Recorded information:
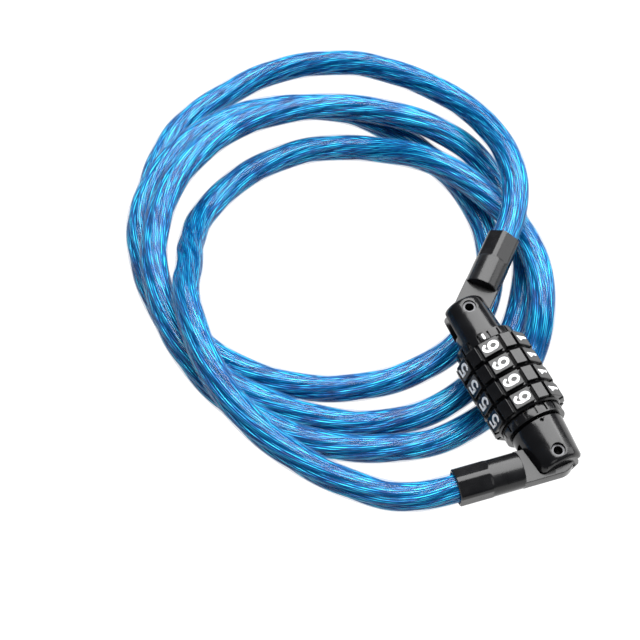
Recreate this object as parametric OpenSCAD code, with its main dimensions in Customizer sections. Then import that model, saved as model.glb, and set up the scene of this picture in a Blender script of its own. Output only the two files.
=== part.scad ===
// Combination cable lock: a dial barrel whose two ends carry pinned ferrules, joined by a
// loosely coiled, plastic-covered steel cable.
// The barrel's axis is X, with the sliding bolt at the +X end. The origin is on that axis, 18.5 mm
// from the bolt's pivot pin, and the lock lies level on its own cable, table_drop above the table.

/* [Cable] */
// Outside diameter of the covered cable
cable_d = 7; // [6:0.5:8]
// Sides of the swept cable tube
cable_sides = 12; // [8:1:12]
// Height of the barrel's axis above the table
table_drop = 17; // [17:0.5:20]

/* [Dials] */
// Diameter across the corners of a dial's faces
dial_d = 18.6; // [18:0.2:19]
// Distance from one dial to the next
dial_pitch = 4.9; // [4.8:0.1:5.2]
// Gap between neighbouring dials
dial_gap = 0.4; // [0.3:0.1:0.6]
// Width of the raised face that carries a figure
pad_w = 3.9; // [3.5:0.1:4.2]
// Width of the groove between two faces
groove_w = 0.9; // [0.7:0.1:1.2]
// Number of figures round a dial, with a blank face after each
figures = 6; // [4:2:6]
// Angle that a figure's face takes up
figure_face = 36; // [32:1:38]
// Turn of the figure that faces up, from straight up towards +Y
rest_turn = 13; // [0:1:20]

/* [Barrel] */
// Outside diameter of the two toothed collars
collar_d = 15; // [14:0.5:16]
// Length of a collar
collar_l = 2.2; // [2:0.1:2.6]
// Diameter of the fixed end next to its collar
housing_d = 13; // [12:0.5:14]
// Diameter of the fixed end at its tip
housing_tip_d = 11; // [10:0.5:12]
// Diameter of the bolt head next to the collar
head_d = 11.4; // [11:0.2:12]
// Diameter of the bolt head at its pivot
head_tip_d = 10.8; // [10:0.2:11]
// Outside diameter of the sleeve that the dials turn on
sleeve_d = 9.1; // [9:0.1:9.4]
// Diameter of the bolt rod
rod_d = 6.3; // [6:0.1:6.4]

/* [Ferrules] */
// Diameter of a ferrule's round part
ferrule_d = 8.4; // [8.2:0.1:8.8]
// Distance from a ferrule's pivot to its mouth
ferrule_l = 24; // [22:0.5:26]
// Thickness of the flat tongue that the pivot pin goes through
tongue_t = 3.2; // [3:0.1:3.6]
// Direction of the bolt-end ferrule, in degrees from +X
bolt_angle = -50; // [-60:1:-40]
// Direction of the fixed-end ferrule, in degrees from +X
housing_angle = 81; // [75:1:90]
// Outside diameter of the tubular pivot pins
pin_d = 3.2; // [3:0.1:3.4]
// Hole through the pivot pins
pin_hole_d = 2; // [1.6:0.1:2.2]

/* [Hidden] */

$fn = 96;
eps = 0.01;                       // overlap that keeps faces from coinciding
cut = 1;                          // how far a cutting solid runs past what it cuts
fit = 0.05;                       // radial clearance of a running fit
press = 0.02;                     // radial clearance of parts that are pressed together
gap = 0.2;                        // end clearance between parts along the barrel
dial_count = 4;
step = 360 / figures;
stack_x = -2;                     // middle of the four dials
stack_half = dial_count * dial_pitch / 2;
collar_in = stack_x + stack_half + gap;   // the bolt collar's face towards the dials
collar_out = collar_in + collar_l;
head_x = collar_out + gap;                // where the bolt head's face meets the collar
housing_collar_x = stack_x - stack_half - gap - collar_l;
bolt_pin_x = 18.5;
housing_pin_x = -23;
band_l = 1.8;                     // length of the blocks round a collar
lap_r = 4.1;                      // radius of a tongue's round end
slot_t = tongue_t + 0.4;          // height of the slot that takes a tongue
shoulder = 8.4;                   // from a ferrule's pivot to its full round
crimp_l = 8;                      // length of a ferrule's crimped part
crimp_flats = 7.9;                // across the crimped flats
socket = 4;                       // depth of cable inside a ferrule
head_round = 1.5;                 // radius of the rounded end of the bolt head
head_tip = bolt_pin_x + 3.2;
head_floor = bolt_pin_x - lap_r - 0.35;
housing_neck = housing_collar_x - gap;
housing_tip = housing_pin_x - 2.6;
slot_floor = housing_pin_x + lap_r + 2.2;  // room for the tongue's corner at full swing
sleeve_end = -16.2;
sleeve_top = collar_out - gap;
sleeve_bore_d = rod_d + 2 * fit + 0.1;
sleeve_pin_x = -15.3;
sleeve_pin_d = 0.9;
ring_groove_x = collar_out - 1.2; // the retaining ring's groove in the sleeve
ring_groove_w = 0.6;
ring_groove_t = 0.45;
ring_t = 0.5;
spring_w = 1.3;
spring_t = 0.2;
gate_d = 12;                      // the ring that each dial carries inside
gate_l = dial_pitch - 0.7;
gate_bore_d = sleeve_d + 2 * fit;
key_w = 1.6;
tooth_w = 1.7;                    // the bolt rod's teeth
tooth_l = 1.8;
tooth_slot_w = 2.1;
rod_tip = -12.5;
rod_spigot_d = 4.4;
rings = 79;                       // lengths that the cable's tube is made of
lay = cable_d / 2 - table_drop;   // height of the cable's middle where it lies on the table

// A point on a ferrule's axis, at distance d from its pivot.
function on_axis(pin_x, angle, d) = [pin_x + d * cos(angle), d * sin(angle), 0];

// The cable's route from the bolt-end ferrule, round the coil, to the fixed-end ferrule.
first = [for (d = [ferrule_l - socket, ferrule_l]) on_axis(bolt_pin_x, bolt_angle, d)];
last = [for (d = [ferrule_l, ferrule_l - socket]) on_axis(housing_pin_x, housing_angle, d)];
turn_1 = [
    [38.1, -22.9, 0.5], [42.6, -26.3, 1.3], [48, -29.2, 1.5], [54.8, -31.3, 0.8],
    [63, -32.3, -1.1], [74, -31.8, -3.7], [89, -26, -6], [105, -14, -9],
    [114, 3, -12], [114, 21, lay], [108, 38, lay], [93, 52, lay], [74, 59, lay], [55, 60, lay],
    [38, 53, lay], [25, 40, lay], [18, 23, lay], [18, 6, lay], [25, -9, lay]
];
turn_2 = [
    [40, -19, lay], [58, -22, lay], [77, -17, lay], [93, -8, lay], [102, 7, -12.5], [103, 24, -9],
    [97, 42, -6], [84, 57, -6], [67, 63, -6.3], [50, 63, -6.8], [34, 58, -9], [20, 46, -12],
    [10, 32, lay], [6, 16, lay], [9, 1, lay]
];
turn_3 = [
    [18, -14, lay], [32, -25, lay], [48, -30, lay], [61, -30, -12.2], [71, -26, -8.9],
    [81, -17, -6.2], [92, -3, -6.2], [96, 13, -4], [94, 30, -1], [85, 47, 0.8], [70, 59, 1.1],
    [53, 64, 0.7], [38, 64, 0.2], [24, 59, -4], [11, 48, -8.5], [2, 33, -11], [-2, 16, -13],
    [1, -1, lay]
];
turn_4 = [
    [8, -13, -11], [18, -21, -6.8], [33, -26, -6.2], [49, -24, -6.2], [65, -17, -6.2],
    [80, -6, -12], [88, 9, lay], [88, 26, -13.3], [81, 41, -11.5], [71, 49, -6.2], [60, 54, 1.4],
    [48, 59.5, 7.5], [29, 62, 8.8], [13, 59, 6], [-1, 51, 2.5], [-12, 41, 0.6], [-17.1, 33, 0.1]
];
route = concat(first, turn_1, turn_2, turn_3, turn_4, last);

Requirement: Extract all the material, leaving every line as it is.

The solution:
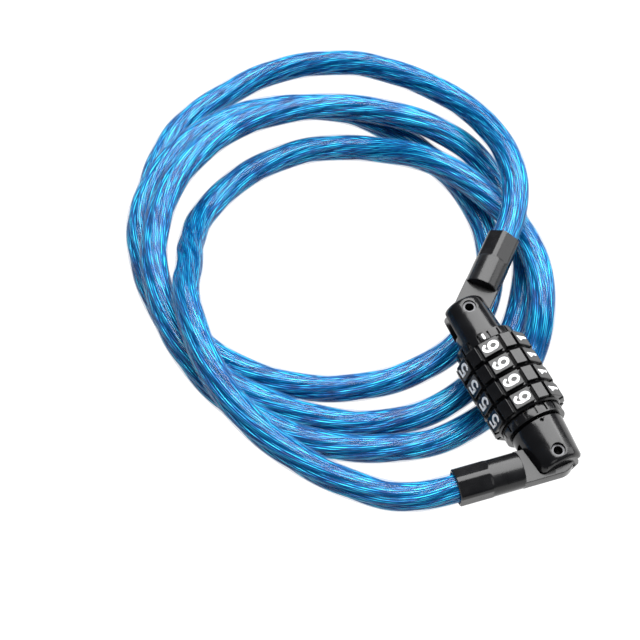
Recreate this object as parametric OpenSCAD code, with its main dimensions in Customizer sections. Then import that model, saved as model.glb, and set up the scene of this picture in a Blender script of its own. Output only the two files.
=== part.scad ===
// Combination cable lock: a dial barrel whose two ends carry pinned ferrules, joined by a
// loosely coiled, plastic-covered steel cable.
// The barrel's axis is X, with the sliding bolt at the +X end. The origin is on that axis, 18.5 mm
// from the bolt's pivot pin, and the lock lies level on its own cable, table_drop above the table.

/* [Cable] */
// Outside diameter of the covered cable
cable_d = 7; // [6:0.5:8]
// Sides of the swept cable tube
cable_sides = 12; // [8:1:12]
// Height of the barrel's axis above the table
table_drop = 17; // [17:0.5:20]

/* [Dials] */
// Diameter across the corners of a dial's faces
dial_d = 18.6; // [18:0.2:19]
// Distance from one dial to the next
dial_pitch = 4.9; // [4.8:0.1:5.2]
// Gap between neighbouring dials
dial_gap = 0.4; // [0.3:0.1:0.6]
// Width of the raised face that carries a figure
pad_w = 3.9; // [3.5:0.1:4.2]
// Width of the groove between two faces
groove_w = 0.9; // [0.7:0.1:1.2]
// Number of figures round a dial, with a blank face after each
figures = 6; // [4:2:6]
// Angle that a figure's face takes up
figure_face = 36; // [32:1:38]
// Turn of the figure that faces up, from straight up towards +Y
rest_turn = 13; // [0:1:20]

/* [Barrel] */
// Outside diameter of the two toothed collars
collar_d = 15; // [14:0.5:16]
// Length of a collar
collar_l = 2.2; // [2:0.1:2.6]
// Diameter of the fixed end next to its collar
housing_d = 13; // [12:0.5:14]
// Diameter of the fixed end at its tip
housing_tip_d = 11; // [10:0.5:12]
// Diameter of the bolt head next to the collar
head_d = 11.4; // [11:0.2:12]
// Diameter of the bolt head at its pivot
head_tip_d = 10.8; // [10:0.2:11]
// Outside diameter of the sleeve that the dials turn on
sleeve_d = 9.1; // [9:0.1:9.4]
// Diameter of the bolt rod
rod_d = 6.3; // [6:0.1:6.4]

/* [Ferrules] */
// Diameter of a ferrule's round part
ferrule_d = 8.4; // [8.2:0.1:8.8]
// Distance from a ferrule's pivot to its mouth
ferrule_l = 24; // [22:0.5:26]
// Thickness of the flat tongue that the pivot pin goes through
tongue_t = 3.2; // [3:0.1:3.6]
// Direction of the bolt-end ferrule, in degrees from +X
bolt_angle = -50; // [-60:1:-40]
// Direction of the fixed-end ferrule, in degrees from +X
housing_angle = 81; // [75:1:90]
// Outside diameter of the tubular pivot pins
pin_d = 3.2; // [3:0.1:3.4]
// Hole through the pivot pins
pin_hole_d = 2; // [1.6:0.1:2.2]

/* [Hidden] */

$fn = 96;
eps = 0.01;                       // overlap that keeps faces from coinciding
cut = 1;                          // how far a cutting solid runs past what it cuts
fit = 0.05;                       // radial clearance of a running fit
press = 0.02;                     // radial clearance of parts that are pressed together
gap = 0.2;                        // end clearance between parts along the barrel
dial_count = 4;
step = 360 / figures;
stack_x = -2;                     // middle of the four dials
stack_half = dial_count * dial_pitch / 2;
collar_in = stack_x + stack_half + gap;   // the bolt collar's face towards the dials
collar_out = collar_in + collar_l;
head_x = collar_out + gap;                // where the bolt head's face meets the collar
housing_collar_x = stack_x - stack_half - gap - collar_l;
bolt_pin_x = 18.5;
housing_pin_x = -23;
band_l = 1.8;                     // length of the blocks round a collar
lap_r = 4.1;                      // radius of a tongue's round end
slot_t = tongue_t + 0.4;          // height of the slot that takes a tongue
shoulder = 8.4;                   // from a ferrule's pivot to its full round
crimp_l = 8;                      // length of a ferrule's crimped part
crimp_flats = 7.9;                // across the crimped flats
socket = 4;                       // depth of cable inside a ferrule
head_round = 1.5;                 // radius of the rounded end of the bolt head
head_tip = bolt_pin_x + 3.2;
head_floor = bolt_pin_x - lap_r - 0.35;
housing_neck = housing_collar_x - gap;
housing_tip = housing_pin_x - 2.6;
slot_floor = housing_pin_x + lap_r + 2.2;  // room for the tongue's corner at full swing
sleeve_end = -16.2;
sleeve_top = collar_out - gap;
sleeve_bore_d = rod_d + 2 * fit + 0.1;
sleeve_pin_x = -15.3;
sleeve_pin_d = 0.9;
ring_groove_x = collar_out - 1.2; // the retaining ring's groove in the sleeve
ring_groove_w = 0.6;
ring_groove_t = 0.45;
ring_t = 0.5;
spring_w = 1.3;
spring_t = 0.2;
gate_d = 12;                      // the ring that each dial carries inside
gate_l = dial_pitch - 0.7;
gate_bore_d = sleeve_d + 2 * fit;
key_w = 1.6;
tooth_w = 1.7;                    // the bolt rod's teeth
tooth_l = 1.8;
tooth_slot_w = 2.1;
rod_tip = -12.5;
rod_spigot_d = 4.4;
rings = 79;                       // lengths that the cable's tube is made of
lay = cable_d / 2 - table_drop;   // height of the cable's middle where it lies on the table

// A point on a ferrule's axis, at distance d from its pivot.
function on_axis(pin_x, angle, d) = [pin_x + d * cos(angle), d * sin(angle), 0];

// The cable's route from the bolt-end ferrule, round the coil, to the fixed-end ferrule.
first = [for (d = [ferrule_l - socket, ferrule_l]) on_axis(bolt_pin_x, bolt_angle, d)];
last = [for (d = [ferrule_l, ferrule_l - socket]) on_axis(housing_pin_x, housing_angle, d)];
turn_1 = [
    [38.1, -22.9, 0.5], [42.6, -26.3, 1.3], [48, -29.2, 1.5], [54.8, -31.3, 0.8],
    [63, -32.3, -1.1], [74, -31.8, -3.7], [89, -26, -6], [105, -14, -9],
    [114, 3, -12], [114, 21, lay], [108, 38, lay], [93, 52, lay], [74, 59, lay], [55, 60, lay],
    [38, 53, lay], [25, 40, lay], [18, 23, lay], [18, 6, lay], [25, -9, lay]
];
turn_2 = [
    [40, -19, lay], [58, -22, lay], [77, -17, lay], [93, -8, lay], [102, 7, -12.5], [103, 24, -9],
    [97, 42, -6], [84, 57, -6], [67, 63, -6.3], [50, 63, -6.8], [34, 58, -9], [20, 46, -12],
    [10, 32, lay], [6, 16, lay], [9, 1, lay]
];
turn_3 = [
    [18, -14, lay], [32, -25, lay], [48, -30, lay], [61, -30, -12.2], [71, -26, -8.9],
    [81, -17, -6.2], [92, -3, -6.2], [96, 13, -4], [94, 30, -1], [85, 47, 0.8], [70, 59, 1.1],
    [53, 64, 0.7], [38, 64, 0.2], [24, 59, -4], [11, 48, -8.5], [2, 33, -11], [-2, 16, -13],
    [1, -1, lay]
];
turn_4 = [
    [8, -13, -11], [18, -21, -6.8], [33, -26, -6.2], [49, -24, -6.2], [65, -17, -6.2],
    [80, -6, -12], [88, 9, lay], [88, 26, -13.3], [81, 41, -11.5], [71, 49, -6.2], [60, 54, 1.4],
    [48, 59.5, 7.5], [29, 62, 8.8], [13, 59, 6], [-1, 51, 2.5], [-12, 41, 0.6], [-17.1, 33, 0.1]
];
route = concat(first, turn_1, turn_2, turn_3, turn_4, last);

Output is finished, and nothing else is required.